Empatia dentro e fora de cena

29 Setembro 2016, 16:00 Anabela Rodrigues Drago Miguens Mendes

Optámos hoje por dedicar o nosso tempo ao 5º capítulo da obra Como Sentimos… de Giovanni Frazzetto e que debate a questão da empatia.

A avançada experiência do neurocientista em matéria de conhecimento teatral e de espectação permite-lhe opinar de modo fundamentado sobre a compreensão emocional do mundo em que vivemos, como o reconhecemos e como o integramos na nossa experiência individual e na relação com os outros.

Partindo da frase: «A empatia é a espinha dorsal da nossa vida social», Frazzetto explica como a nossa atividade neuronal, em particular, os neurónios-espelho, mas também outras partes constitutivas do cérebro, como a área de Broca e a amígdala, são capazes de simular reacções empáticas de natureza simples ou mais complexa. Aquilo que acontece no nosso comportamento vivencial geral acontece também em relação ao modo como nos comportamos quando espectamos arte, nomeadamente artes performativas. A empatia está em cena e fora dela.

Frazzetto destaca neste capítulo a metodologia stanislavskiana e da Escola de Teatro de Moscovo na aprendizagem do actor como criação consciente através de processos de repetição de natureza física, de modo a alcançar uma sequenciação de emoções relacionadas com a experiência directa do actor. Paradoxalmente, alcançar o carácter convincente da representação leva o actor a debater-se com um misto de realidade e ficção que compõem esse mesmo acto em desenvolvimento na construção das suas personagens.
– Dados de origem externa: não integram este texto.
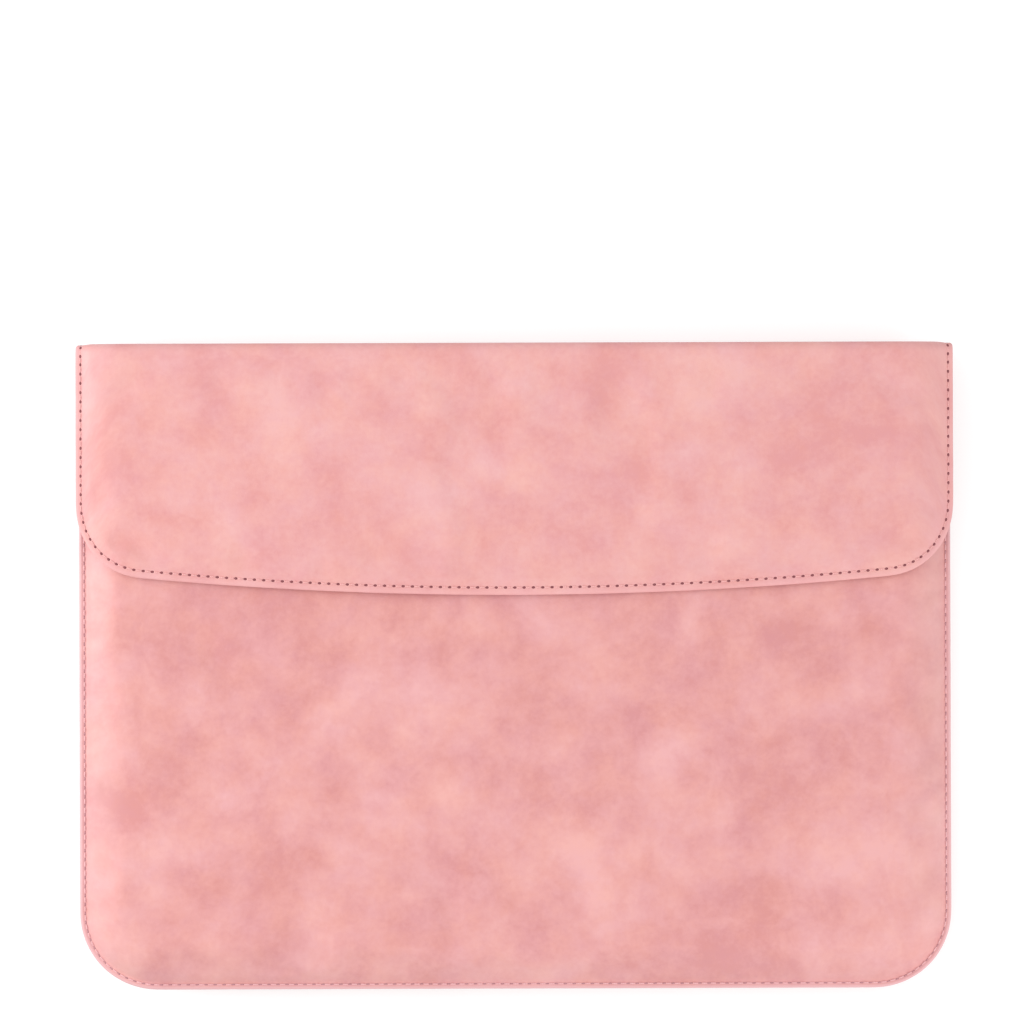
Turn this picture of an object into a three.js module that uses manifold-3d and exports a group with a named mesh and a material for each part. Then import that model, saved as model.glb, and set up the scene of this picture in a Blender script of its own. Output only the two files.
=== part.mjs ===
// Envelope sleeve for a 13-inch laptop, lying on its back with the flap closed.
// Millimetres. X runs across the sleeve, +Y from the bottom seam to the fold, +Z from back to front.
// The origin is under the middle of the sleeve, on the surface that it lies on.

import * as THREE from 'three';
import { mergeVertices } from 'three/addons/utils/BufferGeometryUtils.js';
import Module from 'manifold-3d';

const manifold = await Module();
manifold.setup();

// Body
const WIDTH = 340; // between the outer edges of the side seams
const HEIGHT = 252; // from the edge of the bottom seam to the outside of the fold
const CORNER_RADIUS = 30; // bottom corners
const RIM_WIDTH = 4; // flat sewn edge round the sides and the bottom
const SLOPE_WIDTH = 14; // width over which a panel rises from its rim to its flat face
const SLOPE_ROUNDNESS = 1.7; // 2 is an ellipse, 1 a straight chamfer
const POCKET_DEPTH = 12.5; // clear height inside, front lining to back lining

// Layers
const LEATHER = 1;
const PADDING = 2.2;
const LINING = 0.6;
const GAP = 0.3; // between neighbouring layers
const SEAM_GAP = 0.15; // from the seam plane to each rim
const LINING_LEAD = 4; // how much sooner than the leather a lining reaches its flat face
const PADDING_SHORTFALL = 2; // from the end of the padding to the edge of the mouth

// Flap
const FLAP_DROP = 98; // from the outside of the fold to the edge at mid-width
const FLAP_BOW = 3.3e-4; // rise of that edge per mm squared from mid-width
const FLAP_RADIUS = 28;
const FLAP_LEATHER = 0.8;
const FLAP_BOARD = 1;
const FLAP_CLEARANCE = 1; // from the front panel to the flap's lining
const FLAP_CURL = 4.5; // how far the side edges of the flap bend down
const CURL_WIDTH = 20;

// Fold
const SPINE_LINING = 0.8;
const FOLD_INSET = 1.2; // from the outer faces to each crease's axis
const SPINE_LOW_Z = 3; // lower edge of the spine at mid-width
const SPINE_RISE = 6; // how far that edge rises towards its ends
const PANEL_SHORTFALL = 1; // from where the back and the flap end to each crease's axis

// Closure and thread
const MAGNET_RADIUS = 9;
const MAGNET_DEPTH = 1;
const MAGNET_X = 100;
const MAGNET_FROM_EDGE = 18; // from the middle of the flap's edge
const POCKET_PLAY = 0.4; // round a magnet or a keeper plate in its hole
const THREAD_RADIUS = 0.2;
const SEAM_STITCH_INSET = 1.9;
const FLAP_STITCH_INSET = 3;
const MOUTH_STITCH_INSET = 3;
const THREAD_SHORTFALL = 1; // from the end of a row to the end of its panel

// Places along Y
const BOTTOM_Y = -HEIGHT / 2;
const FOLD_Y = HEIGHT / 2;
const CREASE_Y = FOLD_Y - FOLD_INSET;
const PANEL_END_Y = CREASE_Y - PANEL_SHORTFALL; // where the back and the flap end
const MOUTH_Y = 119;
const FACING_LENGTH = 15; // leather strip inside the mouth
const BELOW_ALL = 2 * BOTTOM_Y; // a place past the bottom seam
const MAGNET_Y = FOLD_Y - FLAP_DROP + MAGNET_FROM_EDGE;

// Heights
const WALL = LEATHER + GAP + PADDING + GAP + LINING;
const BODY_DEPTH = POCKET_DEPTH + 2 * WALL;
const SEAM_Z = BODY_DEPTH / 2;
const HALF_DEPTH = BODY_DEPTH / 2;
const FLAP_BOTTOM_Z = BODY_DEPTH + FLAP_CLEARANCE;
const FLAP_TOP_Z = FLAP_BOTTOM_Z + LINING + GAP + FLAP_BOARD + GAP + FLAP_LEATHER;

// Facets
const CORNER_STEPS = 7;
const SLOPE_STEPS = 6;
const BOW_STEPS = 10;
const SPINE_END_STEPS = 5;
const THREAD_STEPS = 100;
const THREAD_SIDE_STEPS = 3;
const DISC_SIDES = 24;
const HOLE_SIDES = 32;

const leather = new THREE.MeshStandardMaterial({ color: 0xeea9a7, roughness: 0.75 });
const liningCloth = new THREE.MeshStandardMaterial({ color: 0xc98f93, roughness: 0.95 });
const foam = new THREE.MeshStandardMaterial({ color: 0xe9e4da, roughness: 0.9 });
const board = new THREE.MeshStandardMaterial({ color: 0x55524f, roughness: 0.7 });
const steel = new THREE.MeshStandardMaterial({ color: 0xb8babd, roughness: 0.3, metalness: 1 });
const thread = new THREE.MeshStandardMaterial({ color: 0xd98f92, roughness: 0.8 });

const sleeve = new THREE.Group();

function addMesh(name, geometry, material) {
  const mesh = new THREE.Mesh(geometry, material);
  mesh.name = name;
  sleeve.add(mesh);
  return mesh;
}

// Booleans

function toSolid(geometry) {
  const bare = geometry.clone();
  bare.deleteAttribute('normal');
  bare.deleteAttribute('uv');
  const merged = mergeVertices(bare, 1e-4);
  return new manifold.Manifold(new manifold.Mesh({
    numProp: 3,
    vertProperties: new Float32Array(merged.attributes.position.array),
    triVerts: new Uint32Array(merged.index.array),
  }));
}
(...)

O facto de atribuirmos (os actores e nós como espectadores) realidade a uma situação ou ao decurso de uma acção não deve excluir deste processo a componente autobiográfica nem as afinidades pessoais que são relevantes para o processo de espectação. O que para uns é totalmente inserível num contexto real, para outros adquire gradações diversas dentro e fora desse parâmetro. Daí o neurocientista referir que «No teatro, a fronteira entre realidade e ficção é porosa.»

Num plano estético e político, habilmente desligado da empatia, encontramos Bertolt Brecht e a sua proposta de trabalho com o actor tornada numa fonte de ensinamento para o espectador. O processo de criação de distância, para o qual é gerada uma palavra nova, em alemão – Verfremdungseffekt –, tem origem na expressão do Formalistas Russos - приём отстранения priyom otstraneniya que Brecht importa para a sua concepção de teatro.
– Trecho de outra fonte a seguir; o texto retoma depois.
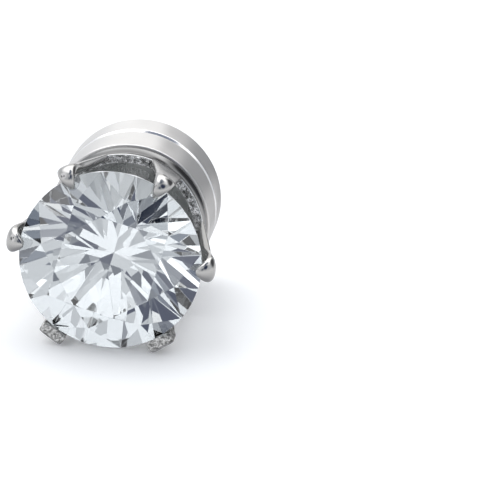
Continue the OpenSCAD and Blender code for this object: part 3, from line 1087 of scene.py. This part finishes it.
# %% Riding on the frame
pieces = [
    (stone, "front_half", "stone", "stone"),
    (head, "front_half", "claw_setting", "polished_steel"),
    (front_cup, "front_half", "front_cup", "satin_steel"),
    (front_magnet, "front_half", "front_magnet", "magnet_plating"),
    (back_cup, "back_half", "back_cup", "satin_steel"),
    (back_magnet, "back_half", "back_magnet", "magnet_plating"),
]
for piece, body, node, slot in pieces:
    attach(piece, body)
    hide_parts(node)
    print(piece.name, "rides on", body)

# %% [markdown]
# The earring lies on a seamless white sheet, far larger than the view. Its axis is tilted, so a back half
# that comes off along the axis also comes down a little. The sheet lies level as far as the back's rim
# and then falls with the axis, so that the back half slides out on the paper and not through it. Behind
# the joint's reach the sheet is level again.

# %% Where the paper falls
RAMP_SOFT = 2.0
FALLS_OVER = 1.5
pull = next(j for j in frame["joints"] if j["name"] == "back_pull")
PULL_LENGTH = pull["range_m"][1] / MM
SLOPE = -pull["axis"][2] / pull["axis"][1]
back_points = at_rest(upright("back_cup")) / MM
RIM_Y = back_points[back_points[:, 2].argmin(), 1]


def soft_ramp(y, start):
    """0 before start and the distance past it behind, rounded like a hyperbola where it turns."""
    return (y - start + np.hypot(y - start, RAMP_SOFT)) / 2


def sheet_height(y):
    """The paper's height: level, then a fall at the axis's slope over 1.5 pulls, then level again."""
    return SLOPE * (soft_ramp(y, RIM_Y + FALLS_OVER * PULL_LENGTH) - soft_ramp(y, RIM_Y))


print("the back slides", round(PULL_LENGTH, 3), "mm from a rim at y", round(RIM_Y, 3))

# %% [markdown]
# A single plane would do for a level sheet. This one has two edges far out and a fine set of rows between
# them that carries the bend. It is smooth shaded, so the bend can't be seen.

# %% Sheet of paper
FLOOR_HALF = 600.0
BEND_ROWS = 121
near_rows = np.linspace(RIM_Y - PULL_LENGTH, RIM_Y + 3 * PULL_LENGTH, BEND_ROWS)
sheet_y = np.repeat(np.concatenate([[-FLOOR_HALF], near_rows, [FLOOR_HALF]]), 2)
sheet_x = np.tile([-FLOOR_HALF, FLOOR_HALF], len(sheet_y) // 2)
sheet_points = np.stack([sheet_x, sheet_y, sheet_height(sheet_y)], 1)
row = 2 * np.arange(len(sheet_y) // 2 - 1)
sheet_facets = np.stack([row, row + 1, row + 3, row + 2], 1)
floor_mesh = bpy.data.meshes.new("studio_floor")
floor_mesh.from_pydata((sheet_points * MM).tolist(), [], sheet_facets.tolist())
floor_mesh.polygons.foreach_set("use_smooth", np.full(len(sheet_facets), True))
studio_floor = bpy.data.objects.new("studio_floor", floor_mesh)
bpy.context.scene.collection.objects.link(studio_floor)
print("the sheet falls by", round(-sheet_height(FLOOR_HALF), 3), "mm in all")

# %% [markdown]
# The paper is matt and nearly white. For a picture of jewellery it is lit until it burns out, and a small
# glow does that here without more light on the earring. Mirror reflections don't see the paper, because
# the metal would show it as one flat white. They see the tent's grey lower half, which is set up below.
# The paper still lights the earring, takes its shadow and shows through the stone. It is part of the
# stage, not of the earring.

# %% White paper
PAPER_GLOW = 0.12
paper, _, paper_shader = new_material("white_paper")
paper_shader.inputs["Base Color"].default_value = (0.93, 0.94, 0.95, 1.0)
paper_shader.inputs["Roughness"].default_value = 0.9
paper_shader.inputs["Specular IOR Level"].default_value = 0.1
paper_shader.inputs["Emission Color"].default_value = (0.98, 0.99, 1.0, 1.0)
paper_shader.inputs["Emission Strength"].default_value = PAPER_GLOW
studio_floor.data.materials.append(paper)
studio_floor.visible_glossy = False
print(studio_floor.name, "is", paper.name, "with a glow of", PAPER_GLOW)

# %% [markdown]
# A jeweller's light tent is white almost all round, with a few dark gaps, such as the lens and the edges
# of the tent. Those gaps are what draws facets and edges. Area lights and black cards could stand round
# the earring, but then they would have to be kept out of every view. The world shader holds the tent
# instead: a soft white, with each gap or panel laid over it as a soft disc round one direction.

# %% Tent
TENT_WHITE = (0.72, 0.74, 0.77, 1.0)
world = bpy.data.worlds.new("light_tent")
bpy.context.scene.world = world
world.use_nodes = True
sky = world.node_tree
sky.nodes.clear()
outward = sky.nodes.new("ShaderNodeTexCoord").outputs["Generated"]


def panel(colour_below, azimuth, height, half_angle, soft, colour):
    """Lays a soft disc of a colour over the tent, round a direction. Azimuth 0 is the camera's side.

    The disc is where the cosine of the angle to that direction is above the half angle's."""
    a, e = np.radians(azimuth), np.radians(height)
    heading = (float(np.sin(a) * np.cos(e)), float(-np.cos(a) * np.cos(e)), float(np.sin(e)))
    dot = sky.nodes.new("ShaderNodeVectorMath")
    dot.operation = "DOT_PRODUCT"
    dot.inputs[1].default_value = heading
    sky.links.new(outward, dot.inputs[0])
    inner = float(np.cos(np.radians(half_angle - soft / 2)))
    outer = float(np.cos(np.radians(half_angle + soft / 2)))
    mask = spread(sky, dot.outputs["Value"], outer, inner, 0.0, 1.0)
    mix = sky.nodes.new("ShaderNodeMix")
    mix.data_type = "RGBA"
    mix.inputs[MIX_SECOND].default_value = (*colour, 1.0)
    sky.links.new(mask, mix.inputs[MIX_SHARE])
    sky.links.new(colour_below, mix.inputs[MIX_FIRST])
    return mix.outputs[MIX_RESULT]


tent = sky.nodes.new("ShaderNodeRGB")
tent.outputs[0].default_value = TENT_WHITE
print("tent", world.name, "is lit to", TENT_WHITE[:3])

# %% [markdown]
# The panels are placed by what they do. The lower half of the tent is pale at the horizon and grey
# straight down, which is what the undersides of the metal show. One large lamp overhead makes the bright
# tops. Softer patches behind and at the sides brighten single bands of the cups. Small dark gaps behind
# the earring draw the stone's dark wedges, and a few dim blue ones on the camera's side stand for
# the lens and its surroundings, which the table and the facets round it reflect.

# %% Panels of the tent
# Azimuth, height, half angle and softness in degrees, and the colour.
TENT_PANELS = [
    (0, -90, 89, 4, (0.95, 0.96, 0.98)),
    (0, -90, 50, 50, (0.42, 0.43, 0.46)),
    (180, 74, 46, 16, (2.25, 2.26, 2.28)),
    (-174, 24, 20, 22, (0.95, 0.95, 0.95)),
    (-60, 22, 26, 8, (1.15, 1.16, 1.2)),
    (80, 47, 13, 8, (1.3, 1.3, 1.32)),
    (122, 22, 28, 14, (0.10, 0.10, 0.11)),
    (167, 25, 5, 3, (0.10, 0.10, 0.11)),
    (172, 13, 6, 3, (0.06, 0.06, 0.065)),
    (166, 4, 6, 3, (0.05, 0.05, 0.055)),
    (163, -5, 6, 3, (0.05, 0.05, 0.055)),
    (167, -16, 7, 3, (0.04, 0.04, 0.045)),
    (32, 27, 19, 8, (0.04, 0.055, 0.11)),
    (2, 13, 11, 6, (0.14, 0.16, 0.20)),
    (-72, 8, 9, 5, (0.06, 0.065, 0.08)),
    (-51, 24, 7, 4, (0.08, 0.09, 0.12)),
    (42, 70, 17, 6, (0.24, 0.27, 0.34)),
    (18, 58, 10, 5, (0.10, 0.12, 0.17)),
    (-1, 53, 8, 5, (0.26, 0.29, 0.35)),
]
light = tent.outputs[0]
for azimuth, height, half_angle, soft, colour in TENT_PANELS:
    light = panel(light, azimuth, height, half_angle, soft, colour)
glow = add(sky, "ShaderNodeBackground", Strength=1.0)
sky.links.new(light, glow.inputs["Color"])
sky_out = sky.nodes.new("ShaderNodeOutputWorld")
sky.links.new(glow.outputs[0], sky_out.inputs["Surface"])
print("panels laid over the tent:", len(TENT_PANELS))

# %% [markdown]
# The camera stands where the photograph's did. Its angles and its framing come from the stone's outline,
# the cups' rims and the seam in the photograph: 23 pixels to a millimetre at the earring, seen from a
# little above and a little to the right, with the camera rolled by two and a half degrees. The earring's
# place at the left of the picture comes from sliding the whole camera, not from a lens shift.

# %% Camera
PHOTO_PX = 480
PX_PER_MM = 23.118
SENSOR_MM = 36.0
DISTANCE = 200.0
AZIMUTH, ELEVATION, ROLL = np.radians([6.42, 20.69, 2.57])
AIM = np.array([0.0, -4.357, 3.6])
SLIDE_RIGHT, SLIDE_UP = 5.616, 1.286
level = np.cos(ELEVATION)
forward = np.array([-np.sin(AZIMUTH) * level, np.cos(AZIMUTH) * level, -np.sin(ELEVATION)])
side = np.cross(forward, [0, 0, 1.0])
side /= np.linalg.norm(side)
above = np.cross(side, forward)
right = np.cos(ROLL) * side + np.sin(ROLL) * above
up = -np.sin(ROLL) * side + np.cos(ROLL) * above
camera_data = bpy.data.cameras.new("camera")
camera_data.sensor_width = SENSOR_MM
camera_data.lens = PX_PER_MM * DISTANCE * SENSOR_MM / PHOTO_PX
camera_data.clip_start, camera_data.clip_end = 0.01, 10.0
camera = bpy.data.objects.new("camera", camera_data)
facing = Matrix((right, up, -forward)).transposed()
place = (AIM - forward * DISTANCE + SLIDE_RIGHT * right + SLIDE_UP * up) * MM
camera.matrix_world = Matrix.Translation(place) @ facing.to_4x4()
bpy.context.scene.collection.objects.link(camera)
bpy.context.scene.camera = camera
bpy.context.scene.view_settings.view_transform = "Standard"
print("camera at", np.round(place / MM, 1), "mm with a lens of", round(camera_data.lens, 1))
A observação das experiências teatrais em Moscovo, nos anos 30 do século passado, e o contacto directo com a Ópera de Pequim contribuem de sobremaneira para a desfamiliarização de forma e conteúdo da representação teatral. Apesar disso, o procedimento utilizado por Brecht é desde sempre familiar à narração de histórias, lendas e mitos como, por exemplo, defende Walter Benjamin no seu ensaio O Narrador – Reflexões sobre a obra de Nikolai Lesskov.

Ainda a propósito do capítulo 5º da obra de Frazzetto questionámo-nos acerca do carácter real ≠ ficcional nas manifestações artísticas de performance na actuação de Marina Abramovic e as diversas regiões cerebrais que são activadas em manifestações afins.

A especificidade da tragédia grega na óptica aristotélica e subsequentes apropriações da sua Poética levaram-nos a Gotthold Ephraim Lessing e à sua Dramaturgia de Hamburgo, na perspectiva de tradução do termo Terror, para o qual Lessing defende que este seja substituído por Temor mais adequado, na sua perspectiva à compreensão da tragédia burguesa. Ocupámo-nos finalmente do significado alargado de Catarse na perspectiva teatral e médica.

 

Leitura recomendadas:

- BARRENTO, João (Selecção, tradução, introdução e notas) 1989, Gotthold Ephraim Lessing Sobre a Tragédia (1756) in: Literatura Alemã Textos e Contextos (1700-1900), Volume I: O Século XVIII, Lisboa: Editorial Presença, 105-108.

-BENJAMIN, Walter 1992, O Narrador – Reflexões sobre a obra de Nikolai Lesskov, in: Sobre Arte, Técnica, Linguagem e Política, Lisboa: Relógio D’Água, 27-57.

- FRAZZETTO, Giovanni 2014, Como Sentimos – O que a Neurociência nos pode – ou não – dizer sobre as nossas emoções, Lisboa: Bertrand Editora, pp. 15-56; 57-97; 98-137; 176-213.

- MENDES, Anabela, Notas para uma sociologia das artes do espectáculo – Reflexão sobre a utilização de parâmetros cognitivos aplicados a públicos de teatro e outras artes in: Maria Helena Serôdio (dir.), Sinais de Cena 17, Junho de 2012, 60-69.